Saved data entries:
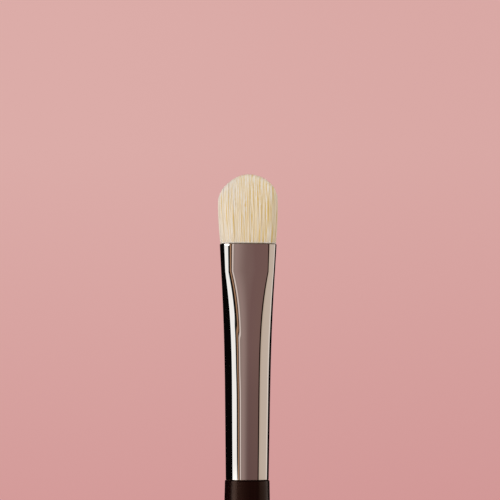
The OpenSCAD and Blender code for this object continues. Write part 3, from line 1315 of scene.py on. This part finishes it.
    def section_mesh(self, name: str, lines: Array, tones: Array, girth: Array) -> Mesh:
        """Turn some of the filaments into one mesh of slim closed four-sided tubes.

        Args:
            name: The mesh's name.
            lines: Their centre lines.
            tones: Their tones at each step.
            girth: Their radii.

        Returns:
            The mesh, with each filament's tone and its own small place on a flat map.
        """
        count, steps = lines.shape[:2]
        rng = np.random.default_rng(self.turn_seed)
        quarter = math.pi / 2
        spin = rng.uniform(0, quarter, count)[:, None] + np.arange(4) * quarter
        radius = girth[:, None] * np.array(self.girth)
        across = np.stack([np.cos(spin), np.sin(spin), np.zeros_like(spin)], -1)
        walls = lines[:, :, None, :] + radius[:, :, None, None] * across[:, None, :, :]
        last = lines[:, -1] - lines[:, -2]
        tips = lines[:, -1] + last / np.linalg.norm(last, axis=1)[:, None] * self.tip_len
        each = steps * 4 + 1
        points = np.concatenate([walls.reshape(count, -1, 3), tips[:, None]], 1).reshape(-1, 3)

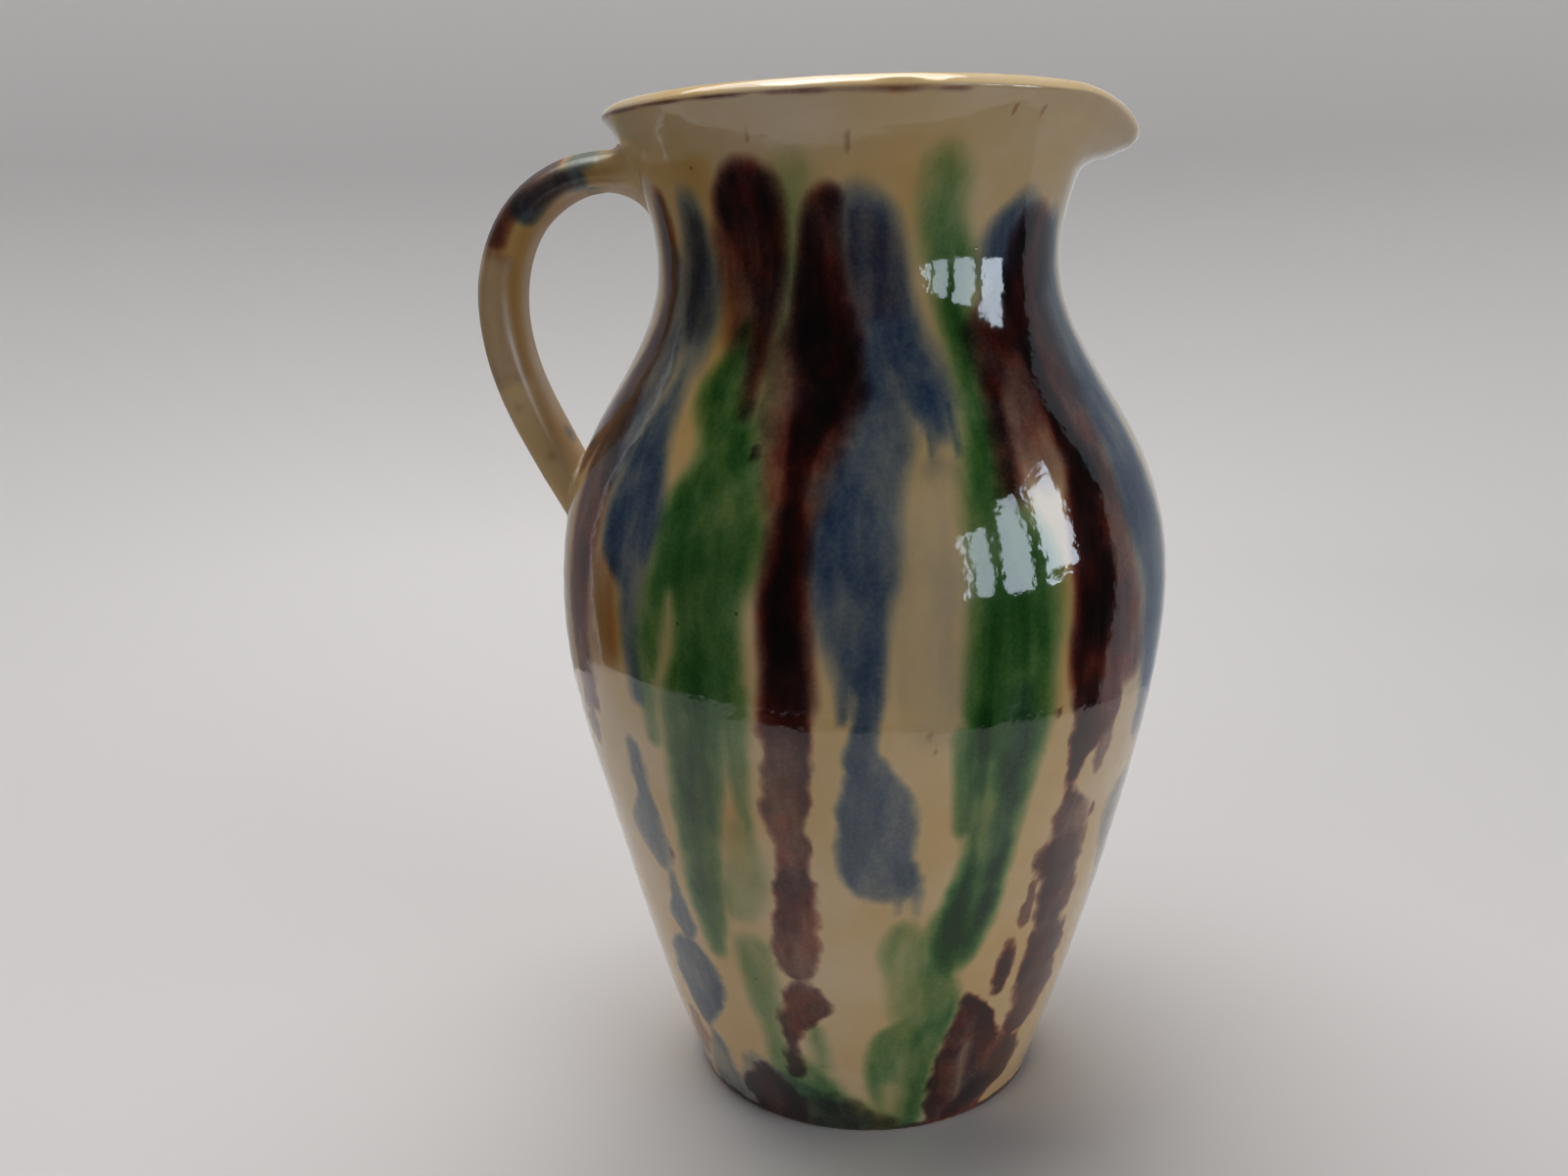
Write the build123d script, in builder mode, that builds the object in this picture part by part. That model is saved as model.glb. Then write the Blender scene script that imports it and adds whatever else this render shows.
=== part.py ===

_To be done:_
Write out the data exactly as it stands.

_Solution:_
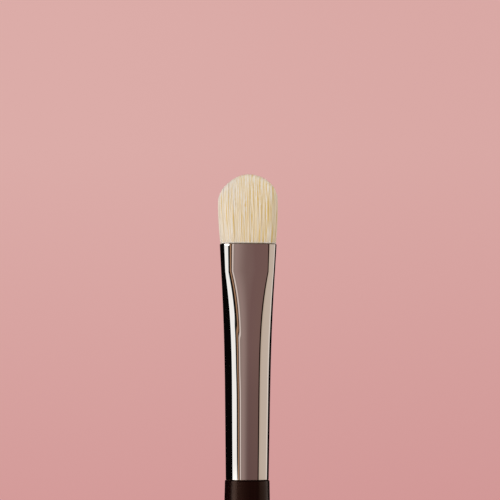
The OpenSCAD and Blender code for this object continues. Write part 3, from line 1315 of scene.py on. This part finishes it.
    def section_mesh(self, name: str, lines: Array, tones: Array, girth: Array) -> Mesh:
        """Turn some of the filaments into one mesh of slim closed four-sided tubes.

        Args:
            name: The mesh's name.
            lines: Their centre lines.
            tones: Their tones at each step.
            girth: Their radii.

        Returns:
            The mesh, with each filament's tone and its own small place on a flat map.
        """
        count, steps = lines.shape[:2]
        rng = np.random.default_rng(self.turn_seed)
        quarter = math.pi / 2
        spin = rng.uniform(0, quarter, count)[:, None] + np.arange(4) * quarter
        radius = girth[:, None] * np.array(self.girth)
        across = np.stack([np.cos(spin), np.sin(spin), np.zeros_like(spin)], -1)
        walls = lines[:, :, None, :] + radius[:, :, None, None] * across[:, None, :, :]
        last = lines[:, -1] - lines[:, -2]
        tips = lines[:, -1] + last / np.linalg.norm(last, axis=1)[:, None] * self.tip_len
        each = steps * 4 + 1
        points = np.concatenate([walls.reshape(count, -1, 3), tips[:, None]], 1).reshape(-1, 3)

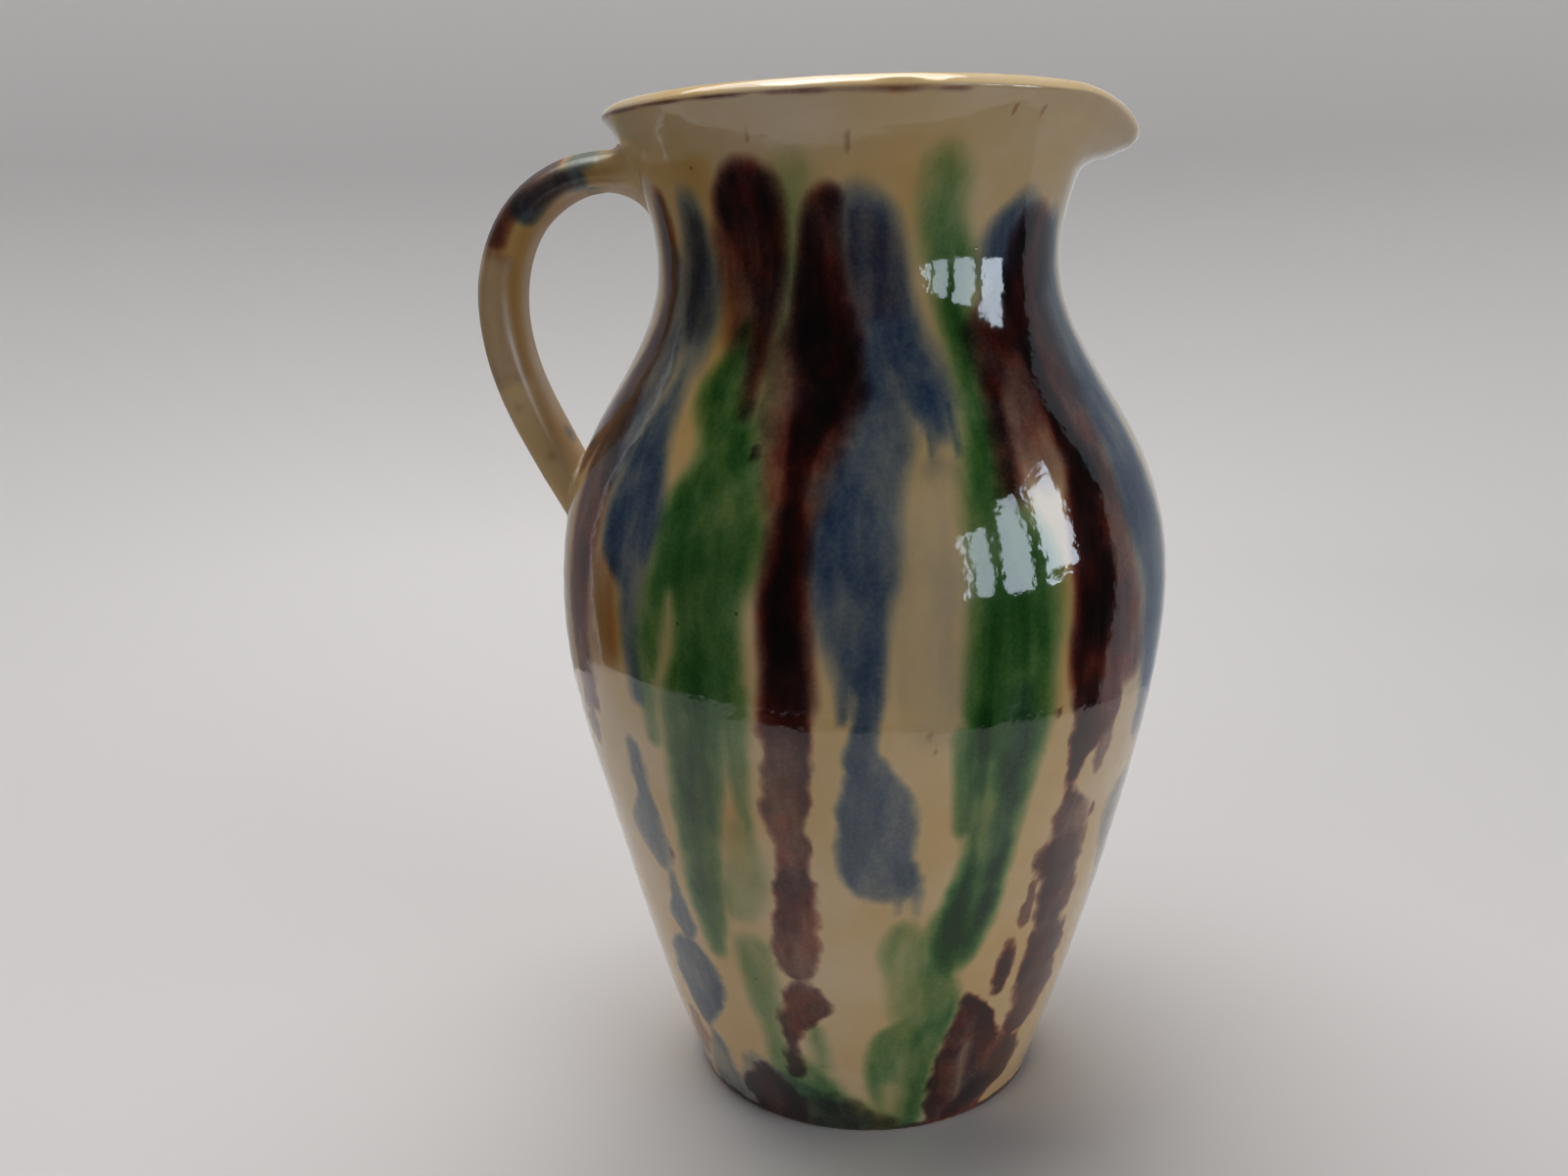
Write the build123d script, in builder mode, that builds the object in this picture part by part. That model is saved as model.glb. Then write the Blender scene script that imports it and adds whatever else this render shows.
=== part.py ===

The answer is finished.